What about the six Alice Capsey heaved onto the grass banks beyond backward square leg to bring up a 21-ball fifty, the equal fastest at a World Cup and equal third-highest in all Women's T20Is? Delhi Capitals would like more of that please - for 75 lakh (£75,000), thank you - although Capsey herself might have earned a fair bit more had she been able to produce that innings before the hammer went down.
Then there was Nat Sciver-Brunt, who took the field knowing that she had fetched a cool £320,000 from Mumbai Indians, the equal second-highest price alongside Australian allrounder Ashleigh Gardner (Gujarat Giants), and behind only Smriti Mandhana, who went to Royal Challengers Bangalore for about £20,000 more.
Heather Knight, England's captain, could not deny that the auction had been on the players' minds. She had even had to move a team meeting because the India squad are staying at the same hotel in Stellenbosch and, because they aren't due to play until Tuesday, were able to enjoy the occasion accordingly.
And such was the game-face that England had to wear - particularly in light of Ireland's remarkable victory over Australia in last week's warm-ups - Knight herself was given no inkling that she'd picked up a deal with RCB midway through the run-chase, not even when she was greeted by her coach, Jon Lewis, at the top of the pavilion steps after the match.

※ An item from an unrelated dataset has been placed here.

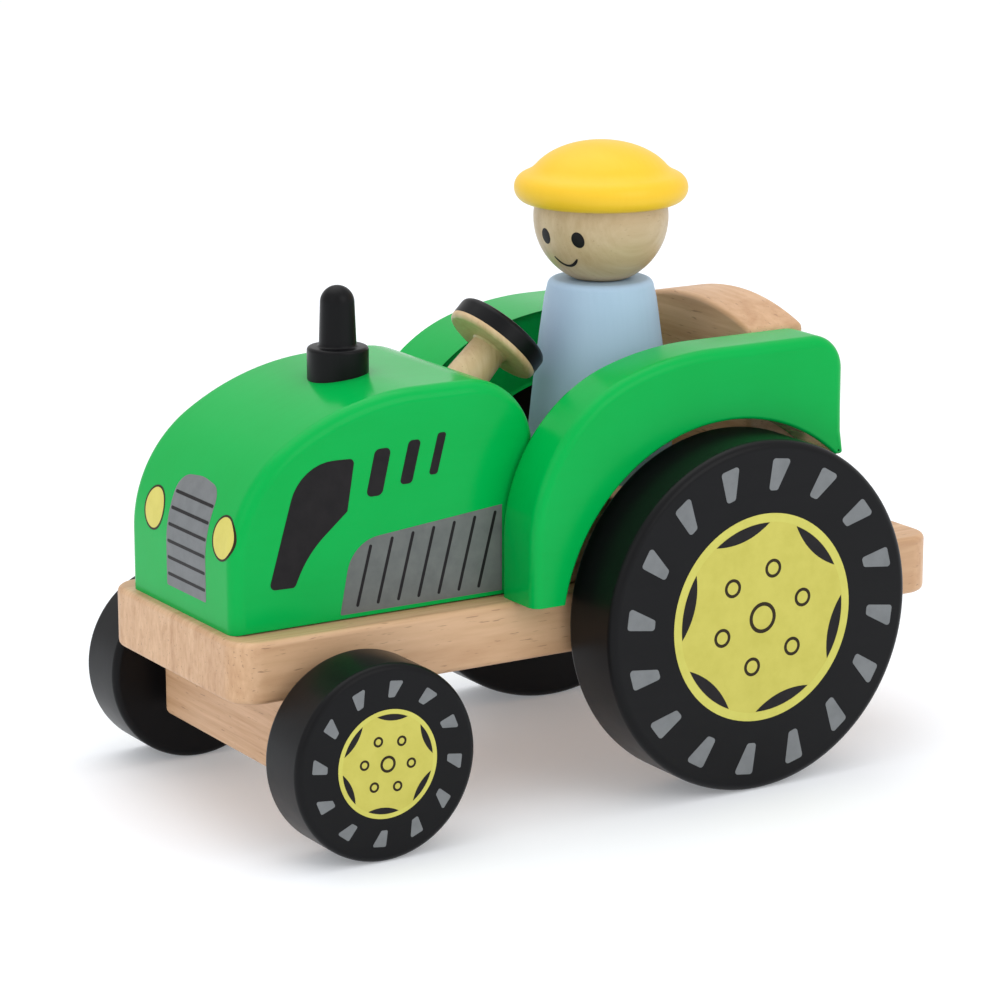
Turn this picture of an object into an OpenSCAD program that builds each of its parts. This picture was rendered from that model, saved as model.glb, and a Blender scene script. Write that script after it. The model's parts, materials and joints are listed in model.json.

"No not at all. It's probably a good thing the way I batted," Knight said, after an uncharacteristically scratchy 14 from 22 balls. "If they'd seen that I don't think I would have got picked up at all, it made it a little bit hard work out there, but no, when we were at the ground it was all about just focusing on the game, and I just got told afterwards and obviously who'd been picked up and who's missed out."
The England camp left it up to individuals to decide when they wanted to find out the results of the auction, with 10 of their playing XI having put their names forward. Six of them, plus reserve Issy Wong, secured deals worth nearly £800,000 combined.
Sophie Ecclestone was one of England's big winners at the WPL auction•AFP/Getty Images
"It was strange, it's something we've never experienced and you don't often get it in the men's game, I don't think, when it's on match day," Knight said. "It was all about trying to manage it as best we could, trying to do what individuals wanted and also trying to, when we got here, our main focus obviously was on the game.
"Some of the girls would have known going into it, the ones picked up early. I think Soph knew and she's someone that really thrives on that pressure. A few of the girls would have known arriving but, during the game, our self-focus was on trying to obviously get the two points."
Knight wasn't the least bit surprised that Sciver-Brunt had fetched such a high price, and she was conscious of ensuring that her vice-captain was as comfortable as possible with being in the limelight again, after taking a mental health break last year.
"I think she's one of the best, if not the best, cricketer in the world and Nat probably won't like all the attention," Knight said. "She's very humble and she's just very, very good at cricket. I'm super glad she's on our team.
"I think also it's about making sure that Nat's able to deal with that, because it's not potentially just a positive, the pressure that comes with that. But also I think hopefully it'll be something that she thrives on and she's at the top of her game at the moment, so yeah, it's not a surprise at all."
Sciver-Brunt's wife, veteran seamer Katherine, went unsold, as did wicketkeeper Amy Jones and Danni Wyatt, while fellow opener Sophia Dunkley was a bargain for Giants at £60,000, given her recent form. Quicks Lauren Bell and Wong went to Warriorz and Mumbai Indians respectively for £37,000 each, while Knight's 40 lakh (£40,000) base-price deal came after being overlooked in the initial draw.
Knight said it was also important to make sure those who hadn't secured a place in the competition, beginning on March 4, were doing okay too.
"I think the whole team will make sure individuals are looked after, that's really important and what we're about as a side," she said. "The value of players to the England team doesn't change because they haven't been picked up, they're still very valuable, everyone in the squad is hugely valuable to us trying to win a World Cup, so that doesn't change.
"They'll certainly be looked after and given space if needed, to deal with anything and try and refocus and get back on it. Every individual will be given that support and ultimately we want to get the best out of every player, however we do that. The main thing is making sure they're okay and then trying to refocus on cricket and get the best out of all the individuals in our team."
In the end, England managed to retain their focus to secure a comfortable win, after bowling Ireland out for 105 with 1.5 overs to spare, even if they made their run-chase a little harder than it might have been, with only Capsey passing 16 thanks to Cara Murray's 3 for 15 on a golden day for spinners. Auction-wise, no Ireland players were chosen, despite expectations that Gaby Lewis - their top-scorer with 36 off 37 - might spark some interest.
For 18-year-old Capsey, a fine (pay)day was made sweeter by the fact that she only recently returned from a broken collarbone suffered in December.
"We were expecting to not have her available, so to see her come back and overcome that sort of injury - and mentally it can be quite tricky as well - so the fact that she's worked her way through that and come back is brilliant," Knight said. "She fits with exactly how I want to play the game, that fearlessness, she goes out and plays in one way and really takes on the powerplay, which is what we want from our top three players."
At least by the time South Africa and New Zealand lined up for a crunch match in the evening, with both sides looking to avoid a second straight - and potentially tournament-ending - defeat, there was no auction hanging over them, just a stunning Paarl sunset.